Their Brazilian-modern-inspired residence was designed by architect Shaun Lockyer after they bought the 1700sq m waterfront in 2014 for $9.5m.
Meanwhile, hedge fund manager Rob Luciano and his wife Samantha have emerged as the $18m buyers of the Balmoral Slopes residence of Siobhan Downe, the former wife of veteran Macquarie executive Andrew Downe. Luciano, the head of VGI Partners, exchanged before the pandemic impacted on the Mosman property merry-go-round. Downe’s sale ranks among the top five in Sydney this year. The list is topped by the mystery $22m sale of the Palm Beach trophy home of the late media legend Sam Chisholm. The mooted buyer, Mike Cannon- Brookes, has also been touted as the $18m buyer of the German government’s Woollahra property.
Cannon fires up
Tech giant Atlasssian held its annual conference online this week instead of live in Las Vegas. The summit, on a flawless stream, was kicked off by co-founder Scott Farquhar.
Then Cannon- Brookes, sporting his go-to grey hoody, opened day two from Sydney, although in which of his many homes he’s opted to take refuge was not obvious. He and wife Annie, who have four children, have amassed a portfolio in affluent Sydney suburbs, including Double Bay, Point Piper and Palm Beach along with the Southern Highlands, costing $177m.

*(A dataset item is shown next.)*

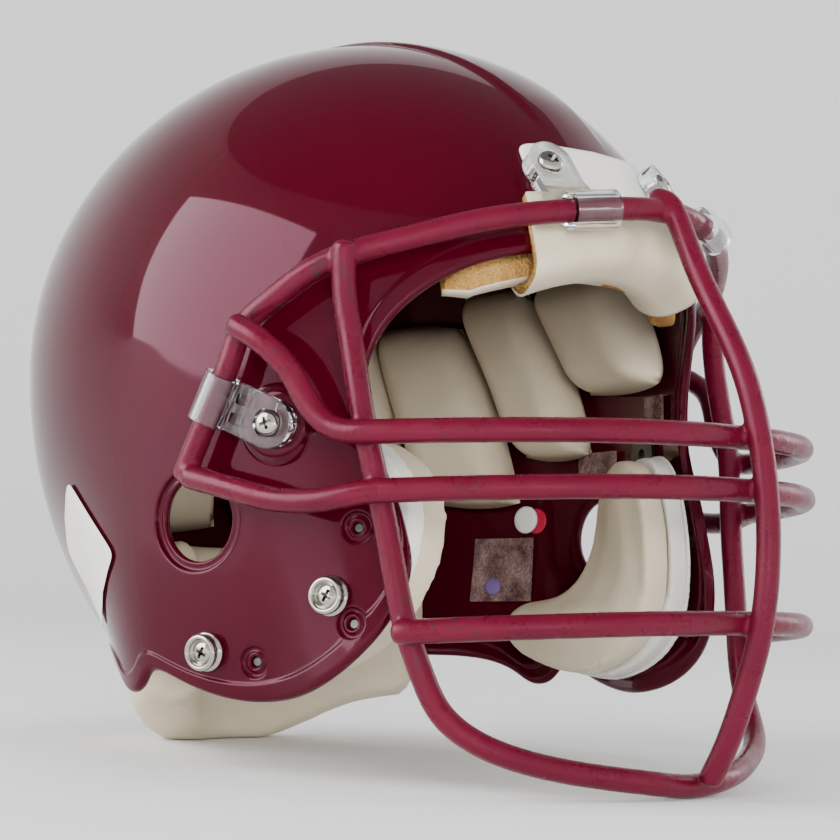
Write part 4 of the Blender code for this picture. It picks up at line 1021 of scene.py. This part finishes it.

“We’re living in an uncertain time right now, so if any of my kids run in to the room, I apologise in advance,” Cannon-Brookes said from his home office. There was a neatly arranged set of five books, including Lonely Planet’s Atlas of Adventure. Cannon-Brookes says businesses need to embrace the new normal to thrive. “We are at the beginning of a new era of transformation.”
It was reminiscent of another era of transformation 50 years ago. “It started with IBM launching the 704 mainframe.”
Deutsch offloads
F45 founder Rob Deutsch is selling his Bronte home. The listing has views across empty Bronte Beach from its Bronte Marine Drive dress circle. Paying a 2018 high of $11.2m when upsizing from a $600,000 Bondi apartment, Deutsch, a former equities trader, renovated the home last year. The guest bedroom in the garage disappeared, replaced with an opulent cocktail bar.
Deutsch, who recently settled on a $2m Mermaid Beach bolthole, has been spending more time in the US given hopes for a US float. But that might be waylaid given the impact of the virus on the now closed F45 workout spaces.